Baudelaire revisitado
Reler Baudelaire é sempre como beber vinho de safra rara: o
sabor não se detém apenas no paladar. Invade o cérebro e povoa a alma de
sentimentos múltiplos. Talvez seja por isso que jamais gostei muito de
compartilhar bebida e leitura. Ambas requerem meditação, só possível no ato
solitário de ser e estar. Baudelaire me joga nos meus próprios braços,
envolve-me na doce melancolia do que se desconectam com a realidade objetiva. A
sensação de que tudo é sonho, como dizia Fernando Pessoa. A diferença é que o
primeiro não precisa (ou não pretende) olhar pela janela. Satisfaz-se com seu
mundo interior e vive nele, malgrado o “spleen”. Incrível como Baudelaire, quase 150 anos
passados, é capaz de falar claro às almas e corações, principalmente os
encanecidos. Viver não é um ato de coragem, como queria Sartre. Prefiro a “expiação”, conceito que emerge do velho
testamento. Mas importa falar de Baudelaire, a razão de ter me curvado sobre o
papel. O efêmero das coisas e das pessoas como verdade absoluta.
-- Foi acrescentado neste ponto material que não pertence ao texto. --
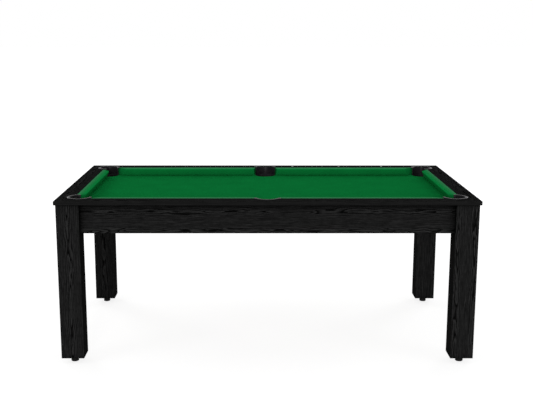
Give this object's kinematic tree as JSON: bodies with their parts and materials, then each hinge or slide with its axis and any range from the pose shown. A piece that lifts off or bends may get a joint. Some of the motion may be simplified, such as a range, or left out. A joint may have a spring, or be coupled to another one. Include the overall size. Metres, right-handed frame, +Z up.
{
  "type": "convertible pool table",
  "caption": "Pool table at dining height: green cloth bed, low flat rails flush for a dining top, drop pockets, square legs and screw-adjusted feet.",
  "frame": {"origin": "on the floor, at the middle of the table's footprint", "axes": "+X along the table towards its right end, +Y towards its back rail, +Z up"},
  "size_m": [2, 1.12, 0.8055],
  "materials": {
    "black_wood": "black laminate with embossed open wood grain, satin",
    "bare_wood": "sawn softwood, unfinished",
    "fibreboard": "bare medium-density fibreboard",
    "bed_cloth": "green woven wool and nylon cloth, stretched flat",
    "cushion_rubber": "rubber cushion under green cloth",
    "pocket_plastic": "moulded black plastic, semi-gloss",
    "foot_plastic": "moulded black plastic, matt",
    "steel": "zinc-plated steel",
    "pearl_inlay": "light grey inlaid disc, polished"
  },
  "bodies": {
    "table": {"rail_board_front": "black_wood", "apron_front": "black_wood", "rail_board_back": "black_wood", "apron_back": "black_wood", "rail_board_left": "black_wood", "apron_left": "black_wood", "rail_board_right": "black_wood", "apron_right": "black_wood", "rail_sight_1": "pearl_inlay", "rail_sight_2": "pearl_inlay", "rail_sight_3": "pearl_inlay", "subrail_front_left": "bare_wood", "cushion_front_left": "cushion_rubber", "subrail_front_right": "bare_wood", "cushion_front_right": "cushion_rubber", "subrail_back_left": "bare_wood", "cushion_back_left": "cushion_rubber", "subrail_back_right": "bare_wood", "cushion_back_right": "cushion_rubber", "subrail_left": "bare_wood", "cushion_left": "cushion_rubber", "subrail_right": "bare_wood", "cushion_right": "cushion_rubber", "crossbeam_left": "bare_wood", "crossbeam_right": "bare_wood", "bed_slab": "fibreboard", "bed_cloth": "bed_cloth", "pocket_liner_front_left": "pocket_plastic", "pocket_cup_front_left": "pocket_plastic", "pocket_liner_front_right": "pocket_plastic", "pocket_cup_front_right": "pocket_plastic", "pocket_liner_back_left": "pocket_plastic", "pocket_cup_back_left": "pocket_plastic", "pocket_liner_back_right": "pocket_plastic", "pocket_cup_back_right": "pocket_plastic", "pocket_liner_front_middle": "pocket_plastic", "pocket_cup_front_middle": "pocket_plastic", "pocket_liner_back_middle": "pocket_plastic", "pocket_cup_back_middle": "pocket_plastic", "leg_front_left": "black_wood", "leg_bracket_front_left": "steel", "foot_insert_front_left": "steel", "leg_front_right": "black_wood", "leg_bracket_front_right": "steel", "foot_insert_front_right": "steel", "leg_back_left": "black_wood", "leg_bracket_back_left": "steel", "foot_insert_back_left": "steel", "leg_back_right": "black_wood", "leg_bracket_back_right": "steel", "foot_insert_back_right": "steel"},
    "foot_pad_front_left": {"foot_pad_front_left": "foot_plastic"},
    "foot_stud_front_left": {"foot_stud_front_left": "steel"},
    "foot_pad_front_right": {"foot_pad_front_right": "foot_plastic"},
    "foot_stud_front_right": {"foot_stud_front_right": "steel"},
    "foot_pad_back_left": {"foot_pad_back_left": "foot_plastic"},
    "foot_stud_back_left": {"foot_stud_back_left": "steel"},
    "foot_pad_back_right": {"foot_pad_back_right": "foot_plastic"},
    "foot_stud_back_right": {"foot_stud_back_right": "steel"}
  },
  "joints": [
    {"name": "foot_height_front_left", "type": "slide", "parent": "table", "child": "foot_pad_front_left", "axis": [0, 0, -1], "range_m": [0, 0.015]},
    {"name": "foot_turn_front_left", "type": "hinge", "parent": "foot_pad_front_left", "child": "foot_stud_front_left", "pos_m": [-0.9375, -0.4975, 0.03], "axis": [0, 0, -1], "range_deg": [0, 3600]},
    {"name": "foot_height_front_right", "type": "slide", "parent": "table", "child": "foot_pad_front_right", "axis": [0, 0, -1], "range_m": [0, 0.015]},
    {"name": "foot_turn_front_right", "type": "hinge", "parent": "foot_pad_front_right", "child": "foot_stud_front_right", "pos_m": [0.9375, -0.4975, 0.03], "axis": [0, 0, -1], "range_deg": [0, 3600]},
    {"name": "foot_height_back_left", "type": "slide", "parent": "table", "child": "foot_pad_back_left", "axis": [0, 0, -1], "range_m": [0, 0.015]},
    {"name": "foot_turn_back_left", "type": "hinge", "parent": "foot_pad_back_left", "child": "foot_stud_back_left", "pos_m": [-0.9375, 0.4975, 0.03], "axis": [0, 0, -1], "range_deg": [0, 3600]},
    {"name": "foot_height_back_right", "type": "slide", "parent": "table", "child": "foot_pad_back_right", "axis": [0, 0, -1], "range_m": [0, 0.015]},
    {"name": "foot_turn_back_right", "type": "hinge", "parent": "foot_pad_back_right", "child": "foot_stud_back_right", "pos_m": [0.9375, 0.4975, 0.03], "axis": [0, 0, -1], "range_deg": [0, 3600]}
  ],
  "couplings": [
    {"joint": "foot_turn_front_left", "follows": "foot_height_front_left", "rad_per_m": 4188.8},
    {"joint": "foot_turn_front_right", "follows": "foot_height_front_right", "rad_per_m": 4188.8},
    {"joint": "foot_turn_back_left", "follows": "foot_height_back_left", "rad_per_m": 4188.8},
    {"joint": "foot_turn_back_right", "follows": "foot_height_back_right", "rad_per_m": 4188.8}
  ]
}
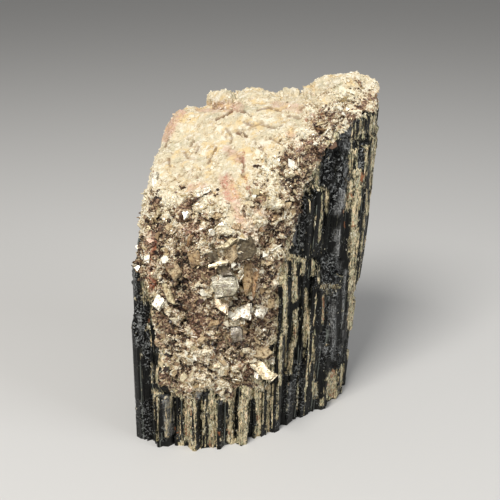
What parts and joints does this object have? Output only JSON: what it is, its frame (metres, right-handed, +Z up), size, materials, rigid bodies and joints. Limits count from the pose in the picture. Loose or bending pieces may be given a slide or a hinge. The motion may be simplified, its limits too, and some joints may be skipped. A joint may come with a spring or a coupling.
{
  "type": "black tourmaline crystal specimen",
  "caption": "Natural black tourmaline crystal with striated sides and a mica and feldspar crust, standing on its flat broken base.",
  "frame": {"origin": "middle of the flat base that the crystal stands on, at the middle of the object's box", "axes": "+Z up along the prism, -Y out of the crusted front, +X to the right side seen from the front"},
  "size_m": [0.0708, 0.0576, 0.1007],
  "materials": {
    "black_tourmaline": "glassy black mineral with fine upright striations",
    "mica_crust": "rough granular crust full of small glinting mica flakes",
    "feldspar": "cream granular feldspar with rusty cracks",
    "mica_plates": "pearly mica plates"
  },
  "bodies": {
    "root": {"tourmaline_crystal": "black_tourmaline"}
  },
  "joints": []
}
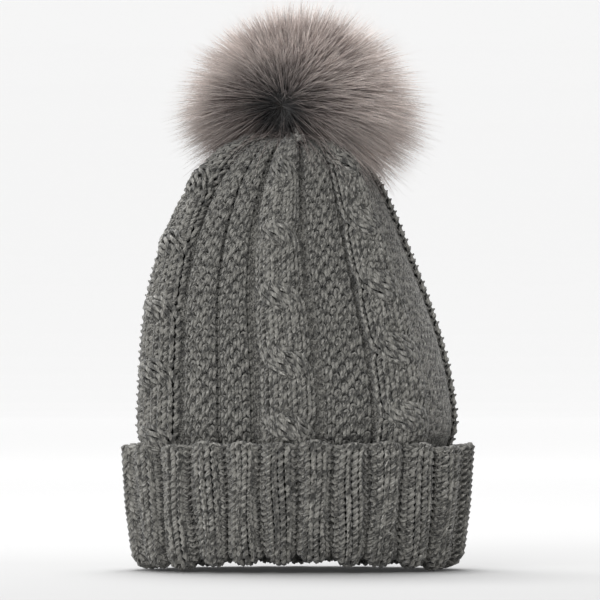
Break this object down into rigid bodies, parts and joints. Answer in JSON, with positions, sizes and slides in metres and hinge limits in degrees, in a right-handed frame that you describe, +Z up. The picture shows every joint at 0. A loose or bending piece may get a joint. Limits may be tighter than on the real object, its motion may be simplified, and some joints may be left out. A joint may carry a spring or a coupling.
{
  "type": "pom pom beanie",
  "caption": "Chunky cable-knit beanie with a turned-up ribbed cuff and a tied-on faux-fur pom that tips and twists on its yarn neck.",
  "frame": {"origin": "middle of the rim, on the surface that the hat stands on", "axes": "+Z up through the crown to the pom, the front of the hat faces -Y, +X to the wearer's left"},
  "size_m": [0.2082, 0.144, 0.3352],
  "materials": {
    "knit_yarn": "matt marled wool-blend yarn, cable and rib stitch",
    "tie_yarn": "matt plied yarn, pale grey",
    "button_resin": "satin resin",
    "disc_board": "matt moulded disc",
    "fur_backing": "close knitted backing cloth",
    "sewing_thread": "polyester thread",
    "fibre_fill": "loose polyester fibre",
    "faux_fur": "long soft pile, dark at the root and pale at the tips",
    "label_tape": "woven satin tape, blank"
  },
  "bodies": {
    "hat": {"crown_knit": "knit_yarn", "cuff_knit": "knit_yarn", "back_seam_yarn": "knit_yarn", "crown_draw_yarn": "knit_yarn", "draw_yarn_knot": "knit_yarn", "inside_button": "button_resin", "button_tie_yarn": "tie_yarn", "tie_end_knot": "tie_yarn", "label_hem": "label_tape", "label_stitches": "sewing_thread"},
    "neck_knot": {"tie_neck_knot": "tie_yarn"},
    "pom_anchor": {"pom_anchor_disc": "disc_board", "pom_tie_loop": "tie_yarn"},
    "pom": {"pom_backing": "fur_backing", "pom_gather_thread": "sewing_thread", "pom_stuffing": "fibre_fill", "pom_fur_pile": "faux_fur"},
    "label": {"care_label": "label_tape"}
  },
  "joints": [
    {"name": "pom_nod", "type": "hinge", "parent": "hat", "child": "neck_knot", "pos_m": [-0.0033, 0, 0.2642], "axis": [1, 0, 0], "range_deg": [-15, 15], "stiffness_Nm_per_rad": 0.08},
    {"name": "pom_sway", "type": "hinge", "parent": "neck_knot", "child": "pom_anchor", "pos_m": [-0.0033, 0, 0.2642], "axis": [0, 1, 0], "range_deg": [-15, 15], "stiffness_Nm_per_rad": 0.08},
    {"name": "pom_twist", "type": "hinge", "parent": "pom_anchor", "child": "pom", "pos_m": [-0.0033, 0, 0.2642], "axis": [0, 0, 1], "range_deg": [-90, 90], "stiffness_Nm_per_rad": 0.004},
    {"name": "label_flap", "type": "hinge", "parent": "hat", "child": "label", "pos_m": [0, 0.0475, 0.0717], "axis": [-1, 0, 0], "range_deg": [0, 70]}
  ]
}
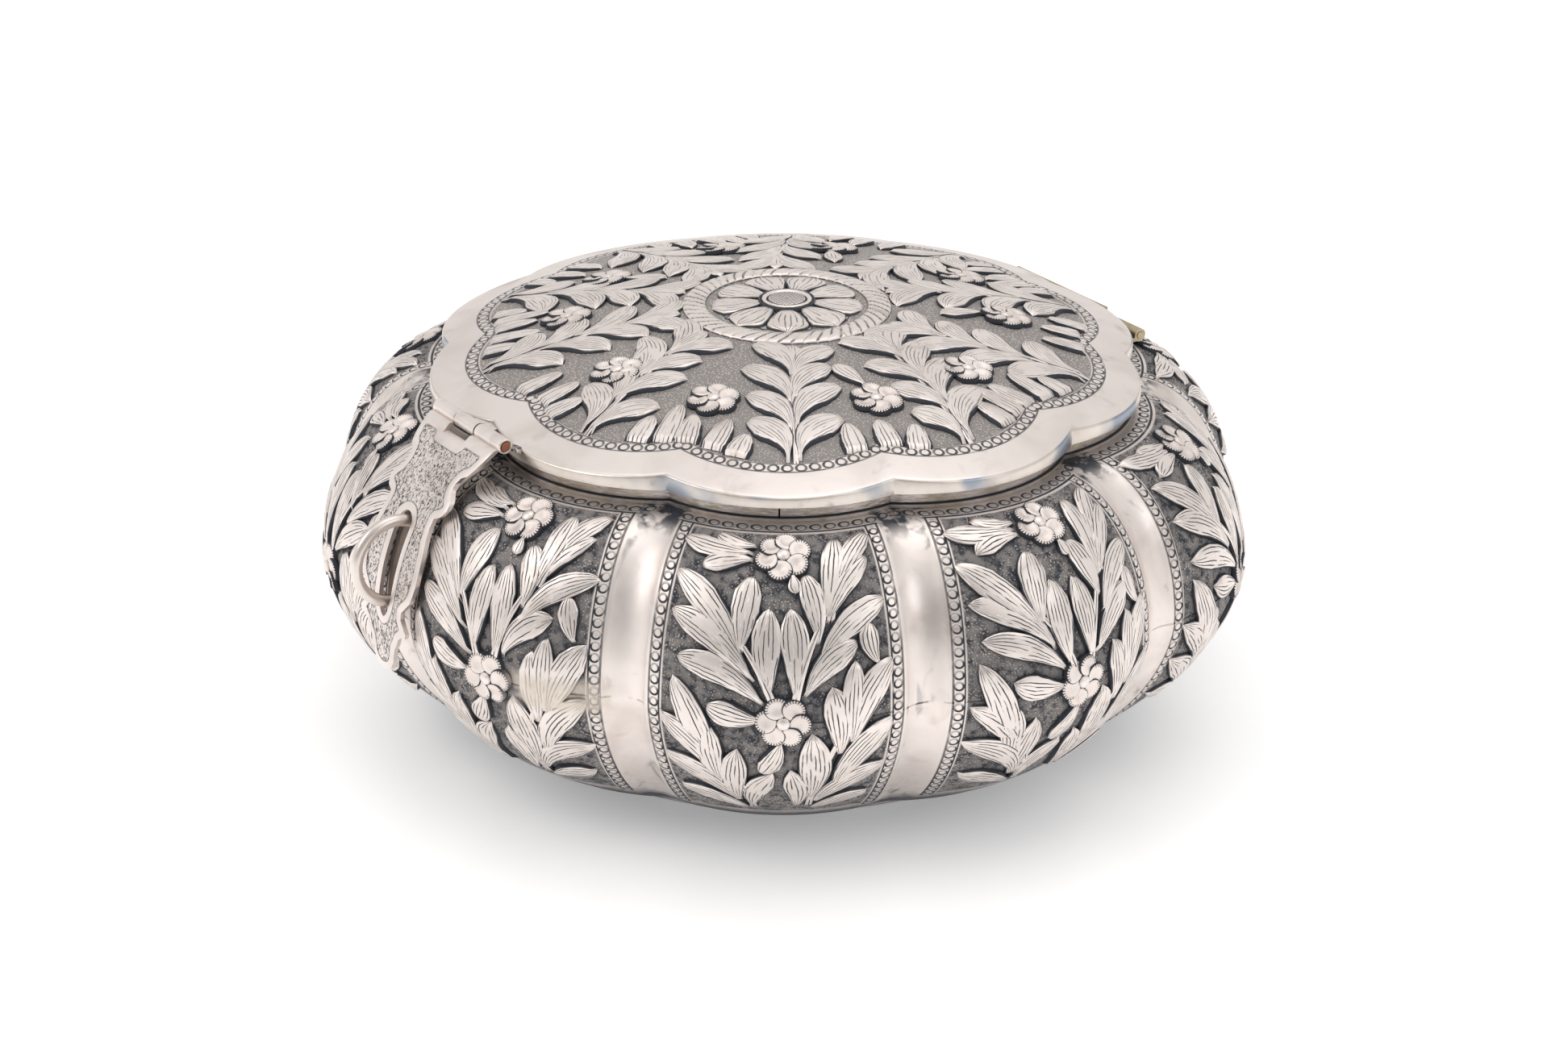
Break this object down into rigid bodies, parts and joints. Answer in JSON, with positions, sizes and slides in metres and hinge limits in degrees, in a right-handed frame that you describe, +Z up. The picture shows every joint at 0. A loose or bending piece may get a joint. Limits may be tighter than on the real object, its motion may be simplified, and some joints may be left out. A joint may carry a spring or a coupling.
{
  "type": "lidded box",
  "caption": "Lobed silver lidded box with a domed hinged lid, chased flower and leaf panels between plain flutes, a scalloped neck, and a front hasp over a wire staple.",
  "frame": {"origin": "centre of the flat underside of the base plate", "axes": "+Z up through the middle of the lid; the hasp is at -Y and the rear hinge at +Y; X runs along both hinges"},
  "size_m": [0.2044, 0.2073, 0.0908],
  "materials": {
    "silver": "hand-raised and chased silver, soft polish on the high spots, blue-grey tarnish in the recesses",
    "silver_neck": "silver strip with a warm yellowish tarnish",
    "silver_wire": "drawn silver wire and tube, worn smooth",
    "silver_hasp": "cut silver sheet, polished edge band round a stippled dull field",
    "hinge_brass": "brassy worn silver alloy, dull",
    "pin_copper": "copper-coloured wire, cut ends dull"
  },
  "bodies": {
    "base": {"body_lower_half": "silver", "body_upper_half": "silver", "base_plate": "silver", "staple": "silver_wire", "neck_collar": "silver_neck", "rear_hinge_body_leaf": "hinge_brass", "rear_hinge_pin": "pin_copper"},
    "lid": {"lid": "silver", "rear_hinge_lid_leaf": "hinge_brass", "hasp_hinge_lid_knuckle": "silver_wire"},
    "hasp": {"hasp": "silver_hasp", "hasp_pin": "pin_copper"}
  },
  "joints": [
    {"name": "lid_hinge", "type": "hinge", "parent": "base", "child": "lid", "pos_m": [0, 0.0775, 0.0745], "axis": [-1, 0, 0], "range_deg": [0, 105]},
    {"name": "hasp_swing", "type": "hinge", "parent": "lid", "child": "hasp", "pos_m": [0, -0.0787, 0.0794], "axis": [-1, 0, 0], "range_deg": [0, 185]}
  ]
}
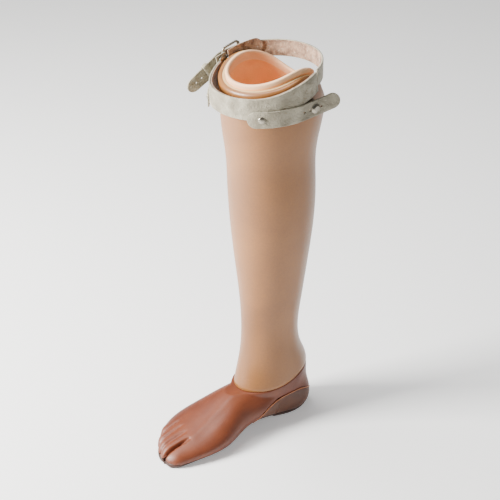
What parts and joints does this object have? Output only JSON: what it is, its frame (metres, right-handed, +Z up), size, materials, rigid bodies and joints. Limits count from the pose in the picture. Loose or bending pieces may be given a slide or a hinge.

O “poetinha”, de forma mais simples, dizia
que “a vida vem em ondas, como o mar”.
Baudelaire apascenta a alma atormentada, oferecendo-lhe a noite solitária, onde
das ondas só se escuta o quebrar longínquo. Parar o barco, a meio de um lago sem
margens, contemplando o brilho monótono e estático da água. Porque ficamos
assim, velhos barcos parados ao meio de um lago sem margens, guardando, em seu
bojo, historias, reais ou fictícias, mas todas elas, sem importância. Viver ou
é um ato de irresponsabilidade, ou é estar parado no meio do lago.